## Provided data

========================================================================

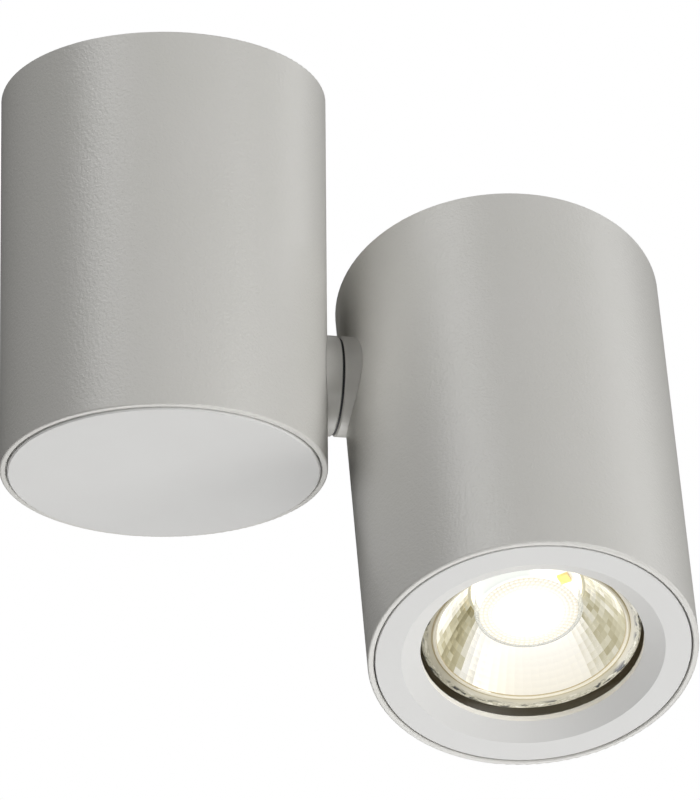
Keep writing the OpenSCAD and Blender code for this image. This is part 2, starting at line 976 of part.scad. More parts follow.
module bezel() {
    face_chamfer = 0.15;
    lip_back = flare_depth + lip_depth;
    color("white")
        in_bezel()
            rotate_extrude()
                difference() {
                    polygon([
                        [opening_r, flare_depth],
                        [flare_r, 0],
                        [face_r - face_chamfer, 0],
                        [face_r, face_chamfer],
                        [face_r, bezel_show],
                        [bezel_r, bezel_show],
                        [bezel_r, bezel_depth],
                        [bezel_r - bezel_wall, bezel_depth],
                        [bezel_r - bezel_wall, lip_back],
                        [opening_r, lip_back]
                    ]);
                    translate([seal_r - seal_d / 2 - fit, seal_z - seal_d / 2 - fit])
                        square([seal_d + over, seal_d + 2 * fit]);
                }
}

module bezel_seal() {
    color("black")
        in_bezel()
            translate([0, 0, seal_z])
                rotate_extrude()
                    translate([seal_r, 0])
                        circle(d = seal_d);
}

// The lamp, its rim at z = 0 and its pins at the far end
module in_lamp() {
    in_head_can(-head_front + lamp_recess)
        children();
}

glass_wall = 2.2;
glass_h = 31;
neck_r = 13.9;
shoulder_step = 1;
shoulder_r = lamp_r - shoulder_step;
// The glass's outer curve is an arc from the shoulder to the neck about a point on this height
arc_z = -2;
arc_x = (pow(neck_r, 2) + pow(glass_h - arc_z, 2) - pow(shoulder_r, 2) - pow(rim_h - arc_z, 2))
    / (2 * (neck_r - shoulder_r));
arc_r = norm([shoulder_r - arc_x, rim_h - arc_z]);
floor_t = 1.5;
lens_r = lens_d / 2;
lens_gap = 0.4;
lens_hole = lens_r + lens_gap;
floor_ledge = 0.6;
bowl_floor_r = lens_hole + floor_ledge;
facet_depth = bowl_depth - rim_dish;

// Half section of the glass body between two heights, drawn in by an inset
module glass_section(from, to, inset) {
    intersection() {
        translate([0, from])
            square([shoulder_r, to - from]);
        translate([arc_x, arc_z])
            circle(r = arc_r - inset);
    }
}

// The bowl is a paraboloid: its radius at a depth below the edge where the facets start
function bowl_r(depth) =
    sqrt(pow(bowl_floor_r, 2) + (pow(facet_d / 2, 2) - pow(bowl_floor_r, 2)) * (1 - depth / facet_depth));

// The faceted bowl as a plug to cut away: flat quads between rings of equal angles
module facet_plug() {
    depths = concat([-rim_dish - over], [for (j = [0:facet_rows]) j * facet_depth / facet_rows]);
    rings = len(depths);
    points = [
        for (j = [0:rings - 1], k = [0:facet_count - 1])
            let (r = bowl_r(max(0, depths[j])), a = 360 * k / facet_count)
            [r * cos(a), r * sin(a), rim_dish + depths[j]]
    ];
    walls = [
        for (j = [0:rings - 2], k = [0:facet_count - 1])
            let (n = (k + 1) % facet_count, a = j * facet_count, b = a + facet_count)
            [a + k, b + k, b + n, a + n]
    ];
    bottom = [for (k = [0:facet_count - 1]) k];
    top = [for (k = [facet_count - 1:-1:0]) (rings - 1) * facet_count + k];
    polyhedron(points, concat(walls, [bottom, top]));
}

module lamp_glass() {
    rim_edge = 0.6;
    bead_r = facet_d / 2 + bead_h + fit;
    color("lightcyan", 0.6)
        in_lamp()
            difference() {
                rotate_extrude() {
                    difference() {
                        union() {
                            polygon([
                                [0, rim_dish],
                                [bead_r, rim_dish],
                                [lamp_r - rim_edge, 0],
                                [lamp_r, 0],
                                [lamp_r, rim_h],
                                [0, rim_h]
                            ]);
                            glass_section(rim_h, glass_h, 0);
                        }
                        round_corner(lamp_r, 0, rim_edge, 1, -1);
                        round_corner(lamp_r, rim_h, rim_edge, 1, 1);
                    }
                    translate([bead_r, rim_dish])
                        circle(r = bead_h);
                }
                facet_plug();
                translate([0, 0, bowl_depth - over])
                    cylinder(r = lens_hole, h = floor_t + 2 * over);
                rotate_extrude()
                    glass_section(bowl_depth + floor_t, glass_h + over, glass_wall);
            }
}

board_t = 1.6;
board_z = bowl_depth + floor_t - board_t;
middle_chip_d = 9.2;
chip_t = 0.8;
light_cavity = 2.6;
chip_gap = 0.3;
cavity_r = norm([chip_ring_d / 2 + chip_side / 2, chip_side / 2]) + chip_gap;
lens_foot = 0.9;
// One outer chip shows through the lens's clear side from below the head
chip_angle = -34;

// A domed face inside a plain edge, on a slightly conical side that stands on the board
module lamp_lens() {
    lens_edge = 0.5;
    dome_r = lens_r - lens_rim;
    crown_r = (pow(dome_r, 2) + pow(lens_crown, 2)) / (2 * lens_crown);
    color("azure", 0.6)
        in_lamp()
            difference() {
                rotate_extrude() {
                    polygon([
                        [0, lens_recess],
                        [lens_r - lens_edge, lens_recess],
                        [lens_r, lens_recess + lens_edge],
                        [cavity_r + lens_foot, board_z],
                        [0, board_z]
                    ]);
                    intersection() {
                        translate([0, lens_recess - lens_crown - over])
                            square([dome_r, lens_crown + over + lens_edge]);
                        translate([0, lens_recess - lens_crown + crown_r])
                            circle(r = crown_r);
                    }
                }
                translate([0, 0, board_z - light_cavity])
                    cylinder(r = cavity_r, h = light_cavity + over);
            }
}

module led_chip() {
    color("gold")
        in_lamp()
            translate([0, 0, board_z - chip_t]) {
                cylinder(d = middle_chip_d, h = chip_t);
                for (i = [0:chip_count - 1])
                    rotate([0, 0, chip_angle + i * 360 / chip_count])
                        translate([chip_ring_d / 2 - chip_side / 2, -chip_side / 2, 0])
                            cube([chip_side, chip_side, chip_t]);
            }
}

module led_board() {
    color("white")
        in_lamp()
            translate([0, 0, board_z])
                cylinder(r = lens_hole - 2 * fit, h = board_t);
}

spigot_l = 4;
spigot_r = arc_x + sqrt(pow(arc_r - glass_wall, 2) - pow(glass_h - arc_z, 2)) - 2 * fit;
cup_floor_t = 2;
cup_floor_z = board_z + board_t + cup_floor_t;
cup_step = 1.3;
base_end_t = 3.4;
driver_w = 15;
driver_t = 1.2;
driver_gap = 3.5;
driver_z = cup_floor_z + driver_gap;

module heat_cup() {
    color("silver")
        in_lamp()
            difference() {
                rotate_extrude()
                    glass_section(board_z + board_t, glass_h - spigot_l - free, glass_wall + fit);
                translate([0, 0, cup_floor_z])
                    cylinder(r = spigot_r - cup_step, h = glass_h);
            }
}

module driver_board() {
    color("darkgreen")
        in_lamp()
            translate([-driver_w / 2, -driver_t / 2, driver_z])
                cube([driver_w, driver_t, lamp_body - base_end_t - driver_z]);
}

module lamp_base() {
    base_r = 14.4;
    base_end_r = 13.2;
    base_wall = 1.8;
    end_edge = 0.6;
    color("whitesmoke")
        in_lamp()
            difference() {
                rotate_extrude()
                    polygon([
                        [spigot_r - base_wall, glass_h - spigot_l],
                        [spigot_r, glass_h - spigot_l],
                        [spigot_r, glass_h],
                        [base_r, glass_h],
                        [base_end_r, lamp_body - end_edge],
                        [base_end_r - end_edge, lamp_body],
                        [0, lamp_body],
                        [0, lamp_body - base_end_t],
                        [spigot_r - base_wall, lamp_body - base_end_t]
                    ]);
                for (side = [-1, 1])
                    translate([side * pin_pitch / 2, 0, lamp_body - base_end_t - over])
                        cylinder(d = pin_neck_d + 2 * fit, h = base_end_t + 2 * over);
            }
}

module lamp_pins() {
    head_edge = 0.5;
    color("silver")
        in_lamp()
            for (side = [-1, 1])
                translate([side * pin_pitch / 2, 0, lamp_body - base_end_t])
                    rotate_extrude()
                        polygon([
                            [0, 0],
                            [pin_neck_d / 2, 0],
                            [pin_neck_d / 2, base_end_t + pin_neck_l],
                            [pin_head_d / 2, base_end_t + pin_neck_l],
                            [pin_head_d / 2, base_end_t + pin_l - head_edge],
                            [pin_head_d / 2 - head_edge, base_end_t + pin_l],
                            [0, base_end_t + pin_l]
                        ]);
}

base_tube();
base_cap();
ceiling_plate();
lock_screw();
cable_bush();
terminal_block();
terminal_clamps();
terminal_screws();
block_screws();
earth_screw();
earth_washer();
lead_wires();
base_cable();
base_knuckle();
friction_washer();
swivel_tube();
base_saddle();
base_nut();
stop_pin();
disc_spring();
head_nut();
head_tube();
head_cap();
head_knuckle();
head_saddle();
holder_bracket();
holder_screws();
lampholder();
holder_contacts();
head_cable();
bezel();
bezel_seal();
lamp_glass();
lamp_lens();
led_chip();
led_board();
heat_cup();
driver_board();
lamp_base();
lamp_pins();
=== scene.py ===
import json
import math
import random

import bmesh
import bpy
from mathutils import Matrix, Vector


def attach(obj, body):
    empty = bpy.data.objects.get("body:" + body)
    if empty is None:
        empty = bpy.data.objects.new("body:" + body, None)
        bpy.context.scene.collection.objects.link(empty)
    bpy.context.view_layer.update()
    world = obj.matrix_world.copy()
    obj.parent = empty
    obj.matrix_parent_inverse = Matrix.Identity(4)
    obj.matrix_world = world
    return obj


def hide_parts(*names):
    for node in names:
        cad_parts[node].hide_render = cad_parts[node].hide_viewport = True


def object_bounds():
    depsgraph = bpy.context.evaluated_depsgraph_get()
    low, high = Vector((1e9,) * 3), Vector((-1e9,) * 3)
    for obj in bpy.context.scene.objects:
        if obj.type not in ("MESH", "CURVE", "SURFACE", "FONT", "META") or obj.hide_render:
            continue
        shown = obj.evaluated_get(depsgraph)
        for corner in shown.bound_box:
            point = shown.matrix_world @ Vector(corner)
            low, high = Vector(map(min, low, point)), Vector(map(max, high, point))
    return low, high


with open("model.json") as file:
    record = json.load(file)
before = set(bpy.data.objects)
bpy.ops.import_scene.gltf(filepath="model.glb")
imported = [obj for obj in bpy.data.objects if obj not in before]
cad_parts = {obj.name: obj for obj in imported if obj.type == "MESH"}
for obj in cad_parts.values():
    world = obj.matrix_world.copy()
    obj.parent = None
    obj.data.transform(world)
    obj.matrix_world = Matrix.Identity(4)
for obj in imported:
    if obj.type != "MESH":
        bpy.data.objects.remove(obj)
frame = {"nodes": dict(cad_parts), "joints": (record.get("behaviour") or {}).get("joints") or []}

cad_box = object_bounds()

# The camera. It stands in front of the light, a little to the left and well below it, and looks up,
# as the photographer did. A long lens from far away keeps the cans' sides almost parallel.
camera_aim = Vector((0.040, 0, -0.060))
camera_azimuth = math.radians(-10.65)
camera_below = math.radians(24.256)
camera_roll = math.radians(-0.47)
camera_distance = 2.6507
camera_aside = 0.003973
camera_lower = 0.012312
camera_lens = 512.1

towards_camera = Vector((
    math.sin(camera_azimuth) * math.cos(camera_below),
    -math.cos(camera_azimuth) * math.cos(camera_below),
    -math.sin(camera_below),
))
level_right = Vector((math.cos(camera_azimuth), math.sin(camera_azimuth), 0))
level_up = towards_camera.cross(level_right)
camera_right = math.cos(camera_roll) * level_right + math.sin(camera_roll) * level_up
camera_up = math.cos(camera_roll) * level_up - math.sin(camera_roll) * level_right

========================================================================

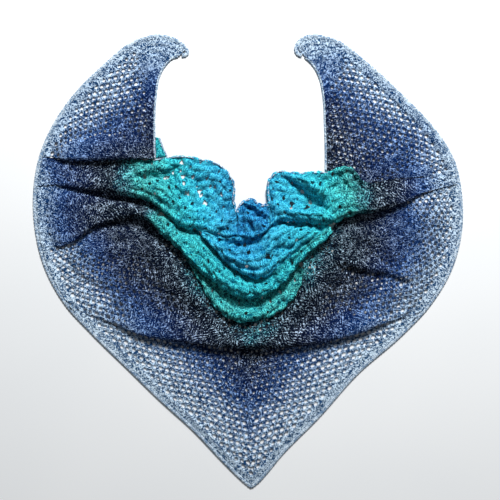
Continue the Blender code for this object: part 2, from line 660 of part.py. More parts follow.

========================================================================

Give back, exactly as written, each line from the one that contains "base_tube();" through the one that contains "for node in".

## Task output
base_tube();
base_cap();
ceiling_plate();
lock_screw();
cable_bush();
terminal_block();
terminal_clamps();
terminal_screws();
block_screws();
earth_screw();
earth_washer();
lead_wires();
base_cable();
base_knuckle();
friction_washer();
swivel_tube();
base_saddle();
base_nut();
stop_pin();
disc_spring();
head_nut();
head_tube();
head_cap();
head_knuckle();
head_saddle();
holder_bracket();
holder_screws();
lampholder();
holder_contacts();
head_cable();
bezel();
bezel_seal();
lamp_glass();
lamp_lens();
led_chip();
led_board();
heat_cup();
driver_board();
lamp_base();
lamp_pins();
=== scene.py ===
import json
import math
import random

import bmesh
import bpy
from mathutils import Matrix, Vector


def attach(obj, body):
    empty = bpy.data.objects.get("body:" + body)
    if empty is None:
        empty = bpy.data.objects.new("body:" + body, None)
        bpy.context.scene.collection.objects.link(empty)
    bpy.context.view_layer.update()
    world = obj.matrix_world.copy()
    obj.parent = empty
    obj.matrix_parent_inverse = Matrix.Identity(4)
    obj.matrix_world = world
    return obj


def hide_parts(*names):
    for node in names:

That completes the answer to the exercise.